Thursday, August 14, 2008

Obesity creeps up in US

Obesity continued to creep up in the United States last year and now affects more than one in four US adults, a US government report showed Friday.In 2005, 23.9 percent of adults in the United States were obese, or had a body mass index greater than 30, while in 2007, the percentage had grown to 25.6 percent, data issued by the Centers for Disease Control (CDC) showed.

Body mass index is calculated by dividing a person's weight in kilos by his or her height squared in meters.

In three states -- Alabama, Mississippi and Tennessee -- nearly one in three adults was obese.
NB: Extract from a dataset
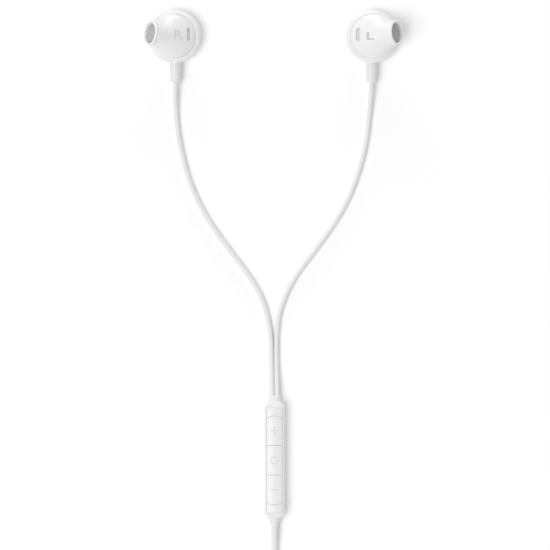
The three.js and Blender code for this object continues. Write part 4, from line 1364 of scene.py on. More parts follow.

Mississippi, which is also the poorest US state, had the highest rate of obesity in the United States, at 32 percent. Colorado had the lowest rate of obesity at 18.7 percent and was the only state in which obesity was running at less than 19 percent.

No state has achieved the official target to bring obesity down to 15 percent of the adult population by 2010, the report showed.

Obesity was highest for non-Hispanic black women, nearly four in 10 of whom were obese.

University graduates were the least likely to be obese -- around 22 percent compared with 29 percent of people who only obtained a high school diploma.

A report issued last year by the Trust for America's Health (TFAH) said the percentage of obsese adults more than doubled in the past 25 years across the United States, growing from 15 percent in 1978-80 to 32 percent in 2003-04.